全9話で、うち4話はそれぞれ12ページ、5話はそれぞれ6ページ。全部で78ページのお話になっています。

『おおきな台所』感想

子どものころの思い出をかわいらしく描いた作品ですね。

作者自身の幼少期を描いたマンガは他にもありますが、この作品は鶴谷さんの妹さんとの思い出になっていて、妹さんがいい味を出しています。

1人だけの思い出ではなく2人の思い出なので、自分だけの世界というよりも「子どもたちの世界」という感じですね。

お箸でつかんだごはんが飛行機に見えたり、踊っているかつお節が人のように見えたり。自分だけがそう見えたのではなくて、妹も同じ世界が見えているようです。

「おばあちゃんの家に行ったとき、どんなふうに感じたかな?」

なんて、誰もが自分の子どものころに思いをはせるのではないでしょうか。

『ル・ネ』

約30ページの短編。

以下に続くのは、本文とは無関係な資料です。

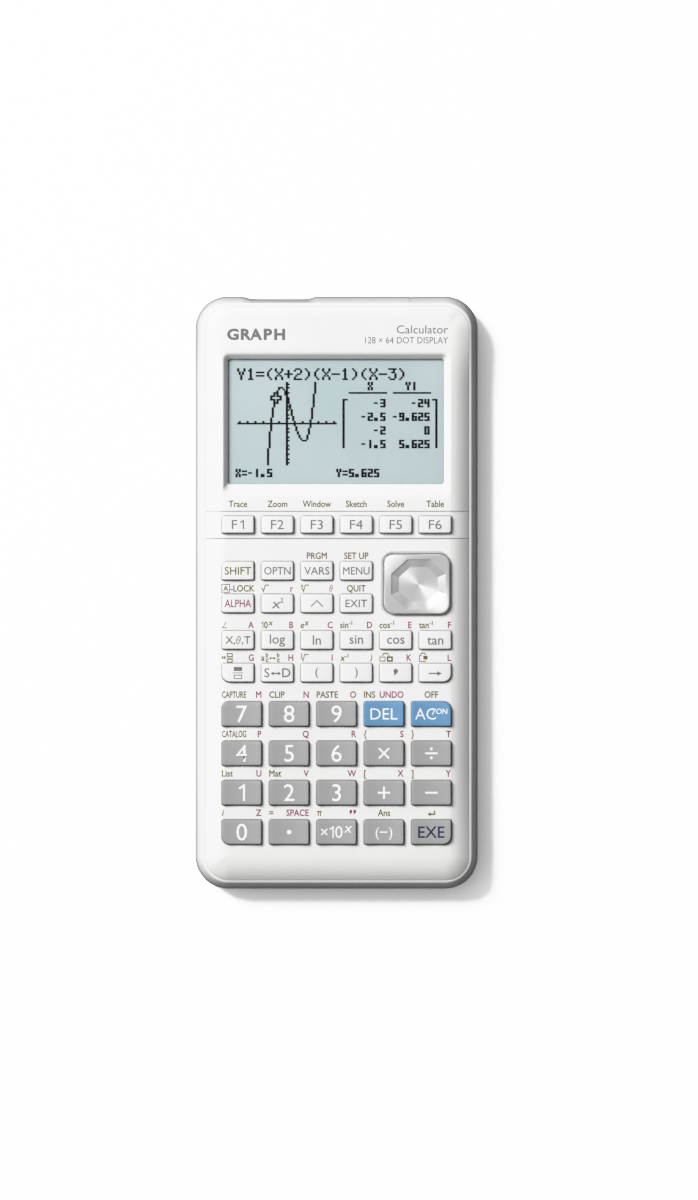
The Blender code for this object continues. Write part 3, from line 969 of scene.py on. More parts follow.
def ribbon(points, width):
    """A stroke of even width along a bent line, with mitred bends."""
    closed = points[0] == points[-1]
    ways = [
        Vector((b[0] - a[0], b[1] - a[1])).normalized() for a, b in zip(points, points[1:])
    ]
    left, right = [], []
    for i, point in enumerate(points):
        before = ways[i - 1] if i > 0 or closed else ways[0]
        after = ways[i] if i < len(ways) else (ways[0] if closed else ways[-1])
        if i == len(points) - 1 and closed:
            before, after = ways[-1], ways[0]
        if i == 0 and closed:
            before = ways[-1]
        normal = Vector((-(before.y + after.y), before.x + after.x)).normalized()
        stretch = width / 2 / max(normal.dot(Vector((-before.y, before.x))), 0.35)
        left.append((point[0] + normal.x * stretch, point[1] + normal.y * stretch))
        right.append((point[0] - normal.x * stretch, point[1] - normal.y * stretch))
    count = len(points)
    faces = [[i, count + i, count + i + 1, i + 1] for i in range(count - 1)]
    return left + right, faces


def polygon(points):
    return list(points), [list(range(len(points)))]


STROKE = 0.12
THIN = 0.11
DIAGONAL = math.sqrt(0.5)

# Glyphs that are one bent stroke: its width and its points.
STROKES = {
    "one": (STROKE, (0.0, 0.74), (0.3, 0.94), (0.3, 0.0)),
    "root": (0.14, (0.0, 0.4), (0.16, 0.5), (0.38, 0.02), (0.72, 1.02), (1.4, 1.02)),
    "angle": (STROKE, (0.75, 0.95), (0.05, 0.06), (0.85, 0.06)),
    "hook": (0.15, (0.0, 0.06), (0.16, 0.06), (0.29, 0.13), (0.36, 0.3), (0.36, 1.0)),
    "caret": (0.11, (0.0, 0.1), (0.65, 0.75), (1.3, 0.1)),
    "minus": (THIN, (0.0, 0.5), (0.74, 0.5)),
}


def stroke(name):
    width, *points = STROKES[name]
    return ribbon(points, width)


def box_outline(x0, y0, x1, y1, width=0.11):
    return ribbon([(x0, y0), (x1, y0), (x1, y1), (x0, y1), (x0, y0)], width)


def box_filled(x0, y0, x1, y1):
    return polygon([(x0, y0), (x1, y0), (x1, y1), (x0, y1)])


def arrow_head(tip, back, half):
    points = [(back, 0.42 - half), (tip, 0.42), (back, 0.42 + half)]
    return polygon(points if tip > back else points[::-1])


def rooted(index, weight, scale, place, slant=0.0):
    raised = moved(text_shape(index, weight), scale, place, slant)
    return joined(raised, moved(stroke("root"), 1.0, (0.1, 0.0)))


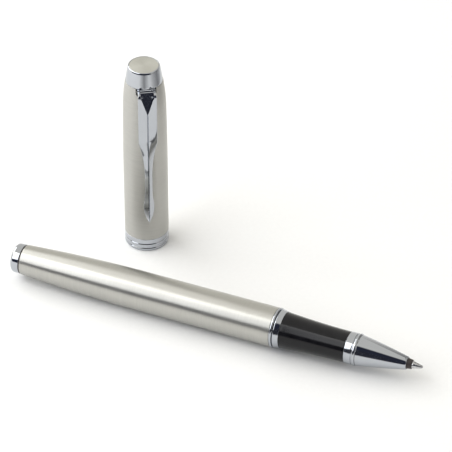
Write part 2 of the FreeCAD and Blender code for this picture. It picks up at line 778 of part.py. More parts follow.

香水の調香師を父に持つ女子高生・の物語です。優はある日、古文の非常勤講師・佐野からある香水について相談を受けます。

『ル・ネ』感想

他の作品に比べるとセンチメンタルな物語で、絵柄も少女マンガ寄りになっています。香水に関する知識も興味深いです。

少女マンガと青年マンガの中間にあるような面白い作品でした。結構好きです。

ちょっと高い?

定価1210円なのでマンガ1冊にしては結構高いと感じる人もいるんじゃないかと思います。

だいたい200ページなのでボリューム的には適切な価格なんじゃないでしょうか。

『メタモルフォーゼの縁側』が好きな人なら満足できる短編集です。鶴谷さんのふわふわした雰囲気は出ている作品なので、短編集を読んでから『メタモルフォーゼの縁側』の購入を考えてみるのもいいかもしれません。

また、短編集だけ持っているというのも、『メタモルフォーゼ』だけ持っているというのも、どちらもアリだと思います。出版社さんや作者さん的にはどちらも読んでほしいでしょうけどね。

まとめ

『レミドラシソ』は鶴谷さんの初期の作品もありますが、鶴谷さん独特のやわらかく優しい雰囲気のある話ばかりで満足度の高い短編集だと思います。吹奏楽部や香水についての知識も興味深くて面白いですね。『メタモルフォーゼの縁側』にもコミティアの裏側が描かれているので、知られざる知識を描くのも鶴谷さんの作品の特徴なのかもしれません。

『レミドラシソ』はKADOKAWAから発売されています。ぜひ読んでみてくださいね。

ここまで読んでいただきありがとうございました。きたはちでした。